• DESCRIPTION OF THE TASK
Output every record word for word.

• PROVIDED DATA
-- -- --

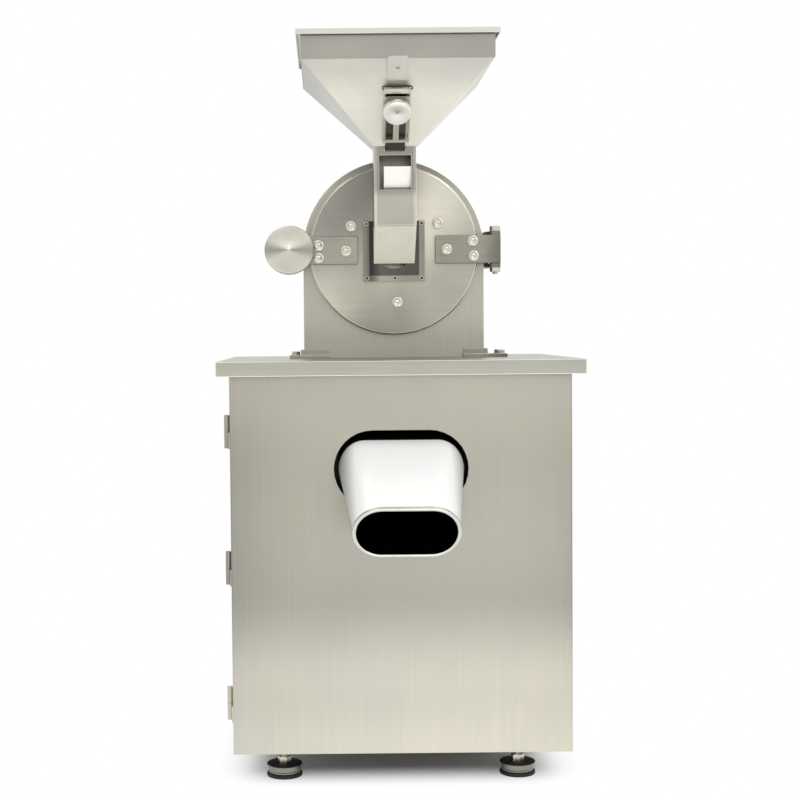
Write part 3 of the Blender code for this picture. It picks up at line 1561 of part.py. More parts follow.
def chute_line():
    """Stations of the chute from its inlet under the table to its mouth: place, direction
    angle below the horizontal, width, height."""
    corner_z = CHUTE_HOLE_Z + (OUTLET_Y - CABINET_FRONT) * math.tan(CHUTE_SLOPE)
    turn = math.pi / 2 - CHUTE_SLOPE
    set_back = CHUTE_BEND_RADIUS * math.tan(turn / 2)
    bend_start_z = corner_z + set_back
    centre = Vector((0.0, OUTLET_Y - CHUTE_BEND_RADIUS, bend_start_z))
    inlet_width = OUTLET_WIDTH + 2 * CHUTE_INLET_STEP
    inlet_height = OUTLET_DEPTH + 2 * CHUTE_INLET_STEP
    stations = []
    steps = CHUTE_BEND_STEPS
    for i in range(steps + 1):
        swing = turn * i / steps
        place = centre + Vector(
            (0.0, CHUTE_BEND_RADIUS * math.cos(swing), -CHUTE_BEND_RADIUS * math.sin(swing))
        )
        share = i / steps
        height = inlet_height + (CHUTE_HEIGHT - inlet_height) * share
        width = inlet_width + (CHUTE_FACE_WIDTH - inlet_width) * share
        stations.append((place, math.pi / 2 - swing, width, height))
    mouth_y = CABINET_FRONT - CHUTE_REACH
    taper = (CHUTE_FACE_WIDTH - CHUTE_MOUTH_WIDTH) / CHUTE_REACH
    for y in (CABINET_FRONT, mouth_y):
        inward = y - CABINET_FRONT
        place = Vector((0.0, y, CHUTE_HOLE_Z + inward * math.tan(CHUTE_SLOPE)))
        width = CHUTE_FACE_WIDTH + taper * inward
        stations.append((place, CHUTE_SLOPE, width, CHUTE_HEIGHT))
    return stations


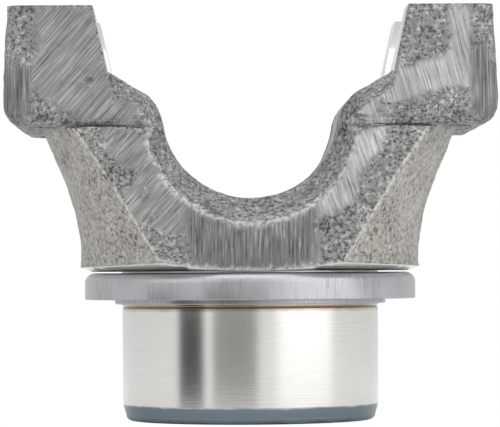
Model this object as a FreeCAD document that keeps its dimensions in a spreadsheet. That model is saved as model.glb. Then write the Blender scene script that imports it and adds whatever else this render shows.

-- -- --

• FINISHED TASK
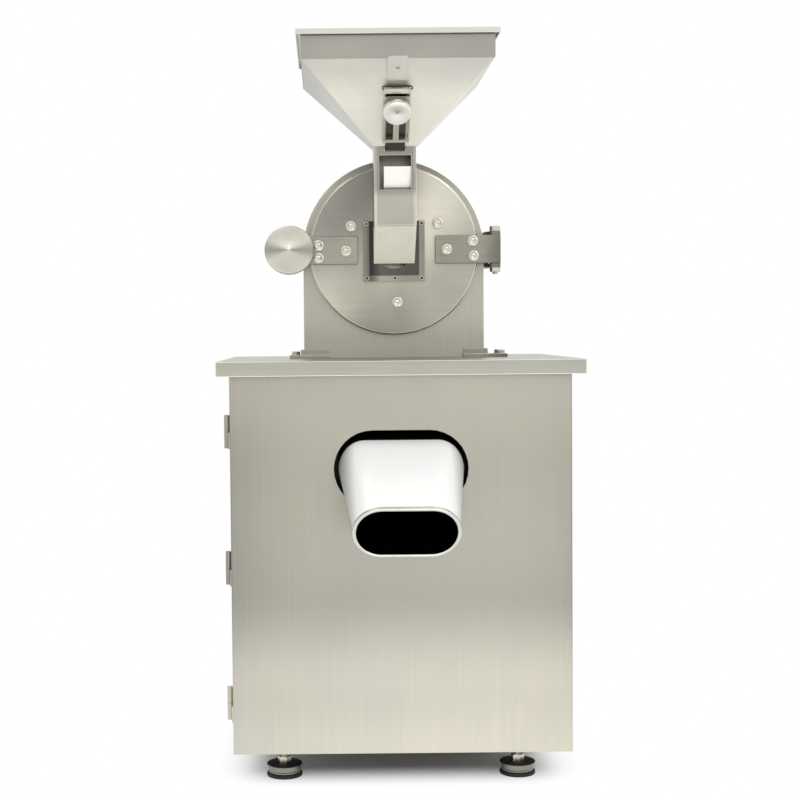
Write part 3 of the Blender code for this picture. It picks up at line 1561 of part.py. More parts follow.
def chute_line():
    """Stations of the chute from its inlet under the table to its mouth: place, direction
    angle below the horizontal, width, height."""
    corner_z = CHUTE_HOLE_Z + (OUTLET_Y - CABINET_FRONT) * math.tan(CHUTE_SLOPE)
    turn = math.pi / 2 - CHUTE_SLOPE
    set_back = CHUTE_BEND_RADIUS * math.tan(turn / 2)
    bend_start_z = corner_z + set_back
    centre = Vector((0.0, OUTLET_Y - CHUTE_BEND_RADIUS, bend_start_z))
    inlet_width = OUTLET_WIDTH + 2 * CHUTE_INLET_STEP
    inlet_height = OUTLET_DEPTH + 2 * CHUTE_INLET_STEP
    stations = []
    steps = CHUTE_BEND_STEPS
    for i in range(steps + 1):
        swing = turn * i / steps
        place = centre + Vector(
            (0.0, CHUTE_BEND_RADIUS * math.cos(swing), -CHUTE_BEND_RADIUS * math.sin(swing))
        )
        share = i / steps
        height = inlet_height + (CHUTE_HEIGHT - inlet_height) * share
        width = inlet_width + (CHUTE_FACE_WIDTH - inlet_width) * share
        stations.append((place, math.pi / 2 - swing, width, height))
    mouth_y = CABINET_FRONT - CHUTE_REACH
    taper = (CHUTE_FACE_WIDTH - CHUTE_MOUTH_WIDTH) / CHUTE_REACH
    for y in (CABINET_FRONT, mouth_y):
        inward = y - CABINET_FRONT
        place = Vector((0.0, y, CHUTE_HOLE_Z + inward * math.tan(CHUTE_SLOPE)))
        width = CHUTE_FACE_WIDTH + taper * inward
        stations.append((place, CHUTE_SLOPE, width, CHUTE_HEIGHT))
    return stations


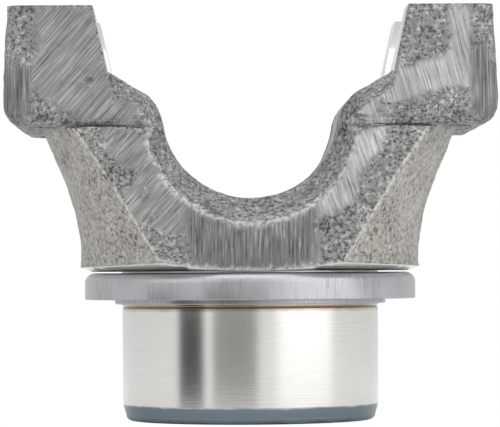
Model this object as a FreeCAD document that keeps its dimensions in a spreadsheet. That model is saved as model.glb. Then write the Blender scene script that imports it and adds whatever else this render shows.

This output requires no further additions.